House Reps urge crack down on companies benefiting from Chinese forced labor

Reps. Mike Gallagher and Raja Krishnamoorthi talk with reporters in the U.S. Capitol on March 13. Photo: Tom Williams/CQ-Roll Call, Inc via Getty Images

Apr 17, 2024 , Axios

Two House members urged the State Department Wednesday to step up its diplomatic efforts to ensure companies that benefit from the forced labor of Uyghurs in China can't access global markets.

Why it matters: The U.S. has sought to crack down on companies believed to be complicit in the Chinese government's human rights abuses towards Uyghur Muslims and other minorities in Xinjiang province.

  • Now, the leaders of the House Select Committee on the Chinese Communist Party are calling for the U.S. to get allies on board as well.

The big picture: Last month, the European Council and European Parliament struck a provisional deal to ban products made with forced labor from being imported into the EU market.

  • Yet the select committee has learned that certain EU members are considering voting against the ban, committee chair Mike Gallagher (R-Wisc.) and ranking member Raja Krishnamoorthi (D-Ill.) wrote in a letter to Secretary of State Antony Blinken Wednesday.
  • Failing to pass the ban would mean products made by Chinese "state-sponsored forced labor programs will continue to have unfettered access to European markets."
  • They will also have a higher likelihood of entering the U.S. via Europe, they added.

State of play: "We therefore urge the State Department to intensify and elevate its global diplomatic efforts to address PRC state-sponsored forced labor programs," the two lawmakers wrote.

  • Initial efforts should "prioritize engagement" with EU partners, including Germany and Italy, ahead of a prospective vote on the import ban.
  • The lawmakers gave the State Department until April 30 to answer a series of questions regarding their efforts to engage allies on the topic.

Zoom out: The U.S. passed the Uyghur Forced Labor Prevention Act (UFLPA) in Dec. 2021, banning all imports from Xinjiang unless companies can prove with "clear and convincing evidence" that the products are not made with forced labor.

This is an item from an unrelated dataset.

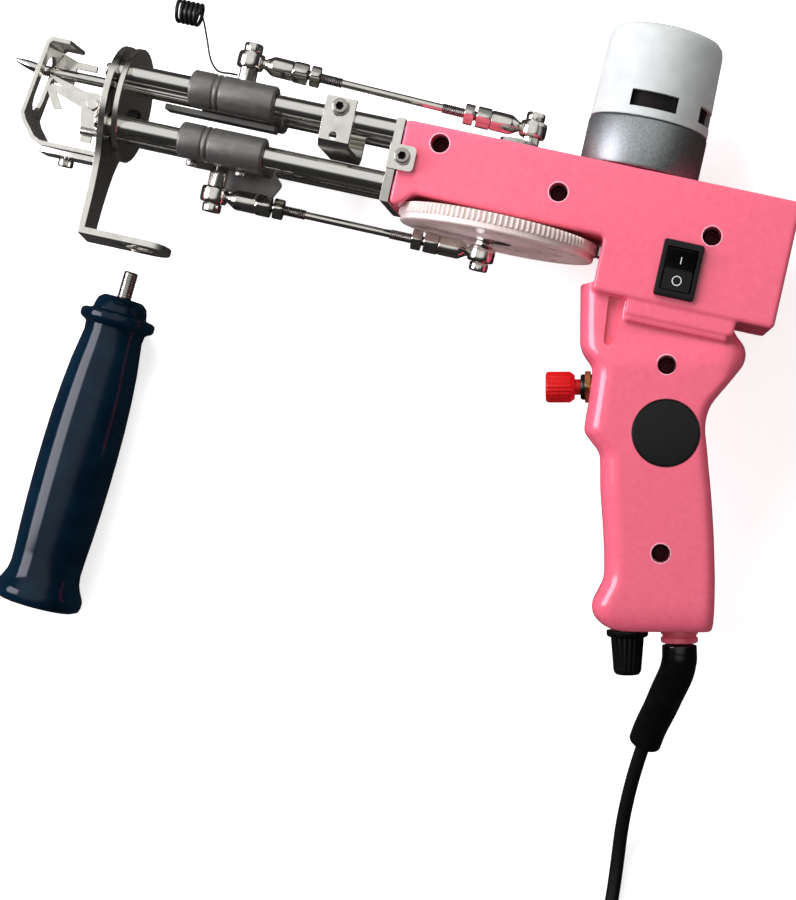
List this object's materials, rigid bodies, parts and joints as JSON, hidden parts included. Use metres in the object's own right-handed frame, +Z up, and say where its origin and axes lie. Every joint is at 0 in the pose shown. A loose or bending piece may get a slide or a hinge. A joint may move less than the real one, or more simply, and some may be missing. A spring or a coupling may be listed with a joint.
{
  "type": "handheld tufting machine",
  "caption": "Pistol-grip tufting machine with a needle and scissors on guide rods, crank drive from a toothed gear, motor on top, side handle laid beside it.",
  "frame": {"origin": "bottom centre of the machine lying on its side with its loose side handle, without its cord's coil and plug", "axes": "+X from the needle to the rear of the housing, +Y to the motor, +Z up from the surface it lies on"},
  "size_m": [0.3098, 0.431, 0.0771],
  "materials": {
    "pink_plastic": "glossy moulded plastic",
    "pale_plastic": "satin moulded plastic",
    "white_plastic": "translucent satin plastic",
    "black_plastic": "satin black plastic",
    "black_gloss": "glossy black plastic",
    "red_plastic": "glossy red plastic",
    "handle_plastic": "glossy dark blue plastic",
    "black_rubber": "smooth black rubber",
    "bright_steel": "bright zinc or chrome plate",
    "ground_steel": "ground steel",
    "grey_metal": "dark grey satin metal",
    "galvanised": "mottled galvanised steel",
    "brass": "dull brass"
  },
  "bodies": {
    "machine": {"housing_near": "pink_plastic", "housing_far": "pink_plastic", "shell_screw_front": "grey_metal", "shell_screw_middle": "grey_metal", "shell_screw_rear": "grey_metal", "shell_screw_grip": "grey_metal", "shell_screw_butt": "grey_metal", "front_plate": "bright_steel", "front_plate_screw": "grey_metal", "guide_rod_upper_near": "bright_steel", "guide_rod_upper_far": "bright_steel", "guide_rod_lower_near": "bright_steel", "guide_rod_lower_far": "bright_steel", "nose_rear_disc": "bright_steel", "nose_bumper": "black_rubber", "nose_arm_plate": "bright_steel", "presser_foot": "bright_steel", "foot_screw": "bright_steel", "rod_bracket": "bright_steel", "rod_bracket_screw": "grey_metal", "motor_can": "galvanised", "motor_cap": "white_plastic", "bearing_upper": "ground_steel", "bearing_lower": "ground_steel", "fixed_blade": "ground_steel", "switch_housing": "black_plastic", "button_bush": "black_plastic", "button_nut": "brass", "speed_control": "ground_steel", "badge_disc": "black_gloss", "cord_collar": "pink_plastic", "cord_sleeve": "black_rubber", "cord": "black_rubber", "cord_coil": "black_rubber", "power_plug": "black_plastic"},
    "gear": {"drive_gear": "pale_plastic", "crank_shaft": "ground_steel"},
    "pinion": {"motor_pinion": "ground_steel"},
    "needle_carriage": {"needle_slider": "grey_metal", "needle_bar": "grey_metal", "needle": "ground_steel", "needle_front_pin": "bright_steel", "yarn_guide": "black_plastic"},
    "needle_rod": {"needle_rod_front_end": "bright_steel", "needle_link_rod": "bright_steel", "needle_rod_rear_end": "bright_steel", "needle_rear_pin": "bright_steel"},
    "cutter_carriage": {"cutter_slider": "grey_metal", "cutter_push_rod": "ground_steel", "cutter_front_pin": "bright_steel"},
    "cutter_rod": {"cutter_rod_front_end": "bright_steel", "cutter_link_rod": "bright_steel", "cutter_rod_rear_end": "bright_steel", "cutter_rear_pin": "bright_steel"},
    "blade": {"moving_blade": "ground_steel"},
    "rocker": {"switch_rocker": "black_gloss"},
    "button": {"button_cap": "red_plastic"},
    "knob": {"speed_knob": "black_plastic"},
    "side_handle": {"handle_grip": "handle_plastic", "handle_stud": "bright_steel"}
  },
  "joints": [
    {"name": "gear_spin", "type": "hinge", "parent": "machine", "child": "gear", "pos_m": [0.04292, 0.04571, 0.03855], "axis": [0, 1, 0], "range_deg": [-30, 60]},
    {"name": "pinion_spin", "type": "hinge", "parent": "machine", "child": "pinion", "pos_m": [0.09012, 0.04571, 0.03855], "axis": [0, 1, 0], "range_deg": [-260, 130]},
    {"name": "needle_slide", "type": "slide", "parent": "machine", "child": "needle_carriage", "axis": [1, 0, 0], "range_m": [-0.0125, 0.0065]},
    {"name": "needle_rod_swing", "type": "hinge", "parent": "needle_carriage", "child": "needle_rod", "pos_m": [-0.06448, 0.09091, 0.03855], "axis": [0, 1, 0], "range_deg": [-2, 1]},
    {"name": "cutter_slide", "type": "slide", "parent": "machine", "child": "cutter_carriage", "axis": [1, 0, 0], "range_m": [-0.006, 0.003]},
    {"name": "cutter_rod_swing", "type": "hinge", "parent": "cutter_carriage", "child": "cutter_rod", "pos_m": [-0.06728, 0.03761, 0.03855], "axis": [0, 1, 0], "range_deg": [-4, 2]},
    {"name": "blade_swing", "type": "hinge", "parent": "machine", "child": "blade", "pos_m": [-0.12008, 0.06151, 0.04285], "axis": [0, 0, 1], "range_deg": [-28, 14]},
    {"name": "rocker_tilt", "type": "hinge", "parent": "machine", "child": "rocker", "pos_m": [0.11282, 0.04431, 0.06125], "axis": [1, 0, 0], "range_deg": [-14, 0]},
    {"name": "button_press", "type": "slide", "parent": "machine", "child": "button", "axis": [0.9759, 0.2181, 0], "range_m": [0, 0.002], "stiffness_N_per_m": 400, "springref_m": -0.0002},
    {"name": "knob_turn", "type": "hinge", "parent": "machine", "child": "knob", "pos_m": [0.12508, -0.09598, 0.03855], "axis": [0.2181, -0.9759, 0], "range_deg": [0, 280]},
    {"name": "handle_lift", "type": "slide", "parent": "machine", "child": "side_handle", "axis": [0, 0, 1], "range_m": [0, 0.12]}
  ],
  "couplings": [
    {"joint": "pinion_spin", "follows": "gear_spin", "ratio": -4.1786},
    {"joint": "needle_slide", "follows": "gear_spin", "m_per_rad": -0.0112},
    {"joint": "needle_rod_swing", "follows": "gear_spin", "ratio": -0.02},
    {"joint": "cutter_slide", "follows": "gear_spin", "m_per_rad": -0.005},
    {"joint": "cutter_rod_swing", "follows": "gear_spin", "ratio": -0.055},
    {"joint": "blade_swing", "follows": "gear_spin", "ratio": -0.4545}
  ]
}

  • A bipartisan group of lawmakers last year raised calls for increased transparency around the enforcement of UFLPA, following reports that products from Xinjiang were still coming into the U.S.
  • The Trump administration in Jan. 2021 declared China's campaign of mass internment, forced labor and forced sterilization of Uyghurs and other minorities in Xinjiang to be a genocide.